=== DATA SEGMENT ===
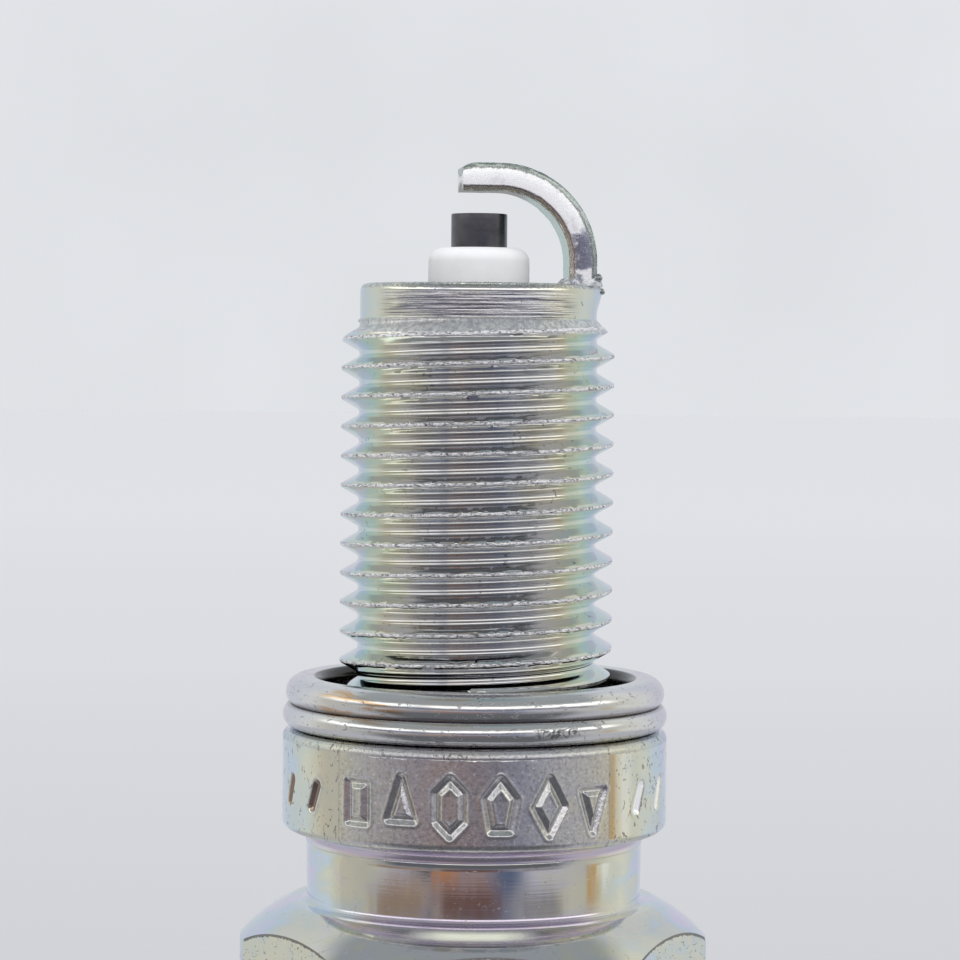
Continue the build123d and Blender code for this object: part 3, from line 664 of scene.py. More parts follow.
def alumina():
    """White sintered alumina: matte at the nose, under a clear glaze on the head below the shell."""
    g = new_material("alumina")
    dust = g.between(g.spots(1.6), 0.045, 0.025)
    white = g.ramp(g.noise(1.2, detail=4.0), ((0.3, (0.91,) * 3), (0.7, (0.95,) * 3)), smooth=True)
    colour = g.blend(dust * 0.45, white, (0.45, 0.43, 0.42))
    glazed = g.between(g.height(), LIP_BOTTOM + 0.3, LIP_BOTTOM - 0.3)
    grain = g.noise(14.0)
    rough = grain * 0.12 - glazed * 0.40 + 0.46
    return g.finish(colour, rough, g.noise(0.5, detail=1.0) * (glazed * 6.0) + grain, 0.004)


def plated_steel(name, shade):
    """Nickel-plated turned steel."""
    g = new_material(name)
    lines = g.noise(1.0, detail=4.0, stretch=(0.3, 0.3, 12.0))
    marks = specks(g, 2.4, 0.64, 0.68)
    tint = g.blend(g.noise(0.8), tuple(0.88 * s for s in shade), tuple(1.08 * s for s in shade))
    tint = g.blend(marks * 0.4, tint, (0.3, 0.3, 0.3))
    return g.finish(tint, lines * 0.16 + marks * 0.15 + 0.10, lines, 0.003, 1.0)


def grainy(name, dark, light, metal=0.0, rough=0.6, scale=4.0):
    """A plain material with fine grain, for the sealed inner pieces."""
    g = new_material(name)
    grain = g.noise(scale, detail=5.0, roughness=0.65)
    colour = g.ramp(grain, ((0.35, dark), (0.65, light)), smooth=True)
    return g.finish(colour, grain * 0.1 + (rough - 0.05), grain, 0.01, metal)


# ---- shell ----

PILOT_FLARE = 17.50  # the pilot starts to flare towards the thread at this height
SEAT_BORE = 3.12  # the narrowest bore, over the ledge that the packing washer sits on
SEAT_TOP = 10.8
SEAT_BOTTOM = 9.38
BODY_BORE = 3.77
WELD_ANGLE = 2  # the weld swells the pilot's end at this angle from +X
WELD_SPREAD = 20
WELD_SWELL = 0.24
CREST_GRAIN = 0.012  # the torn crests are rough by about this much
SEAM_BORE = 4.05  # thread and flange meet inside at this radius, in the seating plane
THREAD_COLUMNS = 220


def thread_limit(z):
    """Largest radius of the shell's thread at each height: it fades in at the pilot and out at the neck."""
    heights = [THREAD_BOTTOM, THREAD_BOTTOM + 0.6, THREAD_BOTTOM + 1.6]
    heights += [THREAD_TOP - 1.4, THREAD_TOP - 0.45, THREAD_TOP - 0.2, THREAD_TOP, PILOT_FLARE]
    return np.interp(z, heights, [ROOT, RUN_OUT, CREST + 0.2, CREST + 0.2, RUN_OUT + 0.08, 5.42, 5.22, PILOT])


def weld_bulge(grid):
    """The pilot's end swells outward under the ground electrode's weld."""
    r, theta, z = np.moveaxis(grid, -1, 0)
    off_weld = angle_between(theta, math.radians(WELD_ANGLE)) / math.radians(WELD_SPREAD)
    rise = smooth_step(z, REACH - 1.3, REACH - 0.15)
    swell = WELD_SWELL * np.exp(-(off_weld**2)) * rise * smooth_step(r, PILOT - 0.47, PILOT - 0.07)
    lumps = 1 + 0.25 * ripple(theta * 3, z * 3, 4)
    return np.stack([r + swell * lumps, theta, z], axis=-1)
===
(YOUR TASK) Return nothing but the lines from the start of the listing above through the line containing "# ---- shell", exactly as given.

(IN RESPONSE)
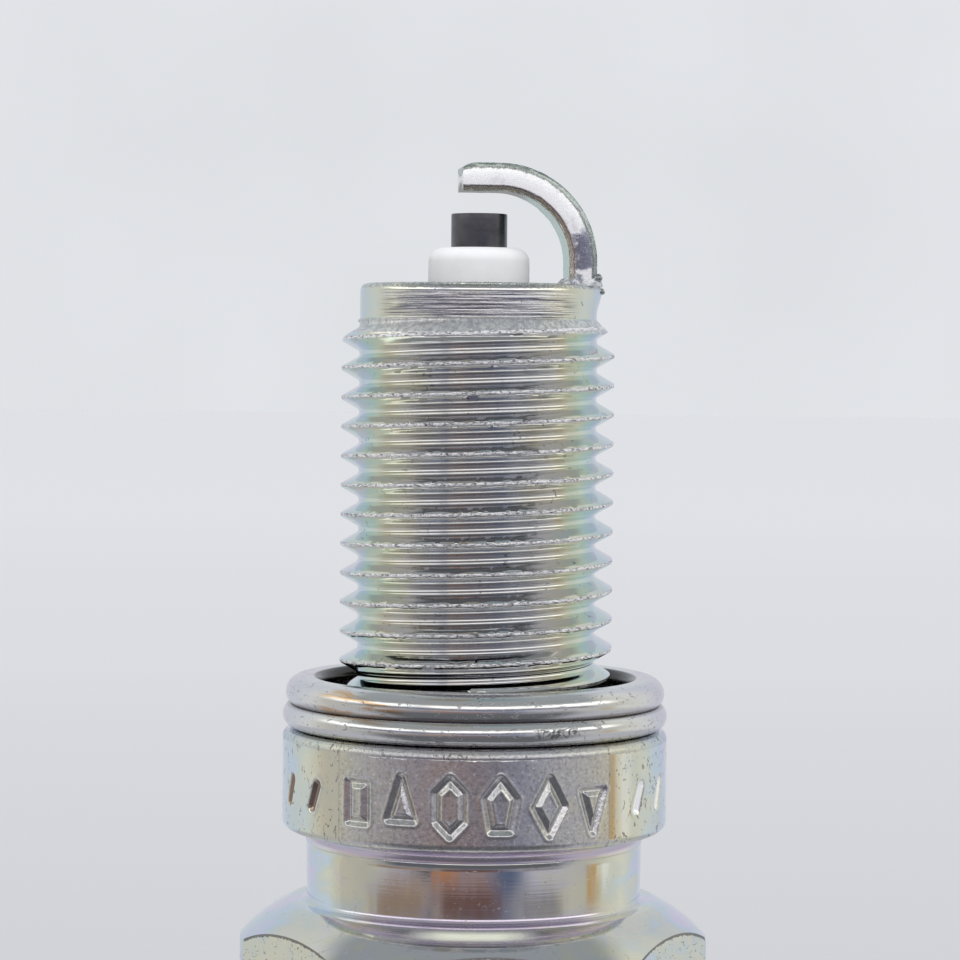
Continue the build123d and Blender code for this object: part 3, from line 664 of scene.py. More parts follow.
def alumina():
    """White sintered alumina: matte at the nose, under a clear glaze on the head below the shell."""
    g = new_material("alumina")
    dust = g.between(g.spots(1.6), 0.045, 0.025)
    white = g.ramp(g.noise(1.2, detail=4.0), ((0.3, (0.91,) * 3), (0.7, (0.95,) * 3)), smooth=True)
    colour = g.blend(dust * 0.45, white, (0.45, 0.43, 0.42))
    glazed = g.between(g.height(), LIP_BOTTOM + 0.3, LIP_BOTTOM - 0.3)
    grain = g.noise(14.0)
    rough = grain * 0.12 - glazed * 0.40 + 0.46
    return g.finish(colour, rough, g.noise(0.5, detail=1.0) * (glazed * 6.0) + grain, 0.004)


def plated_steel(name, shade):
    """Nickel-plated turned steel."""
    g = new_material(name)
    lines = g.noise(1.0, detail=4.0, stretch=(0.3, 0.3, 12.0))
    marks = specks(g, 2.4, 0.64, 0.68)
    tint = g.blend(g.noise(0.8), tuple(0.88 * s for s in shade), tuple(1.08 * s for s in shade))
    tint = g.blend(marks * 0.4, tint, (0.3, 0.3, 0.3))
    return g.finish(tint, lines * 0.16 + marks * 0.15 + 0.10, lines, 0.003, 1.0)


def grainy(name, dark, light, metal=0.0, rough=0.6, scale=4.0):
    """A plain material with fine grain, for the sealed inner pieces."""
    g = new_material(name)
    grain = g.noise(scale, detail=5.0, roughness=0.65)
    colour = g.ramp(grain, ((0.35, dark), (0.65, light)), smooth=True)
    return g.finish(colour, grain * 0.1 + (rough - 0.05), grain, 0.01, metal)


# ---- shell ----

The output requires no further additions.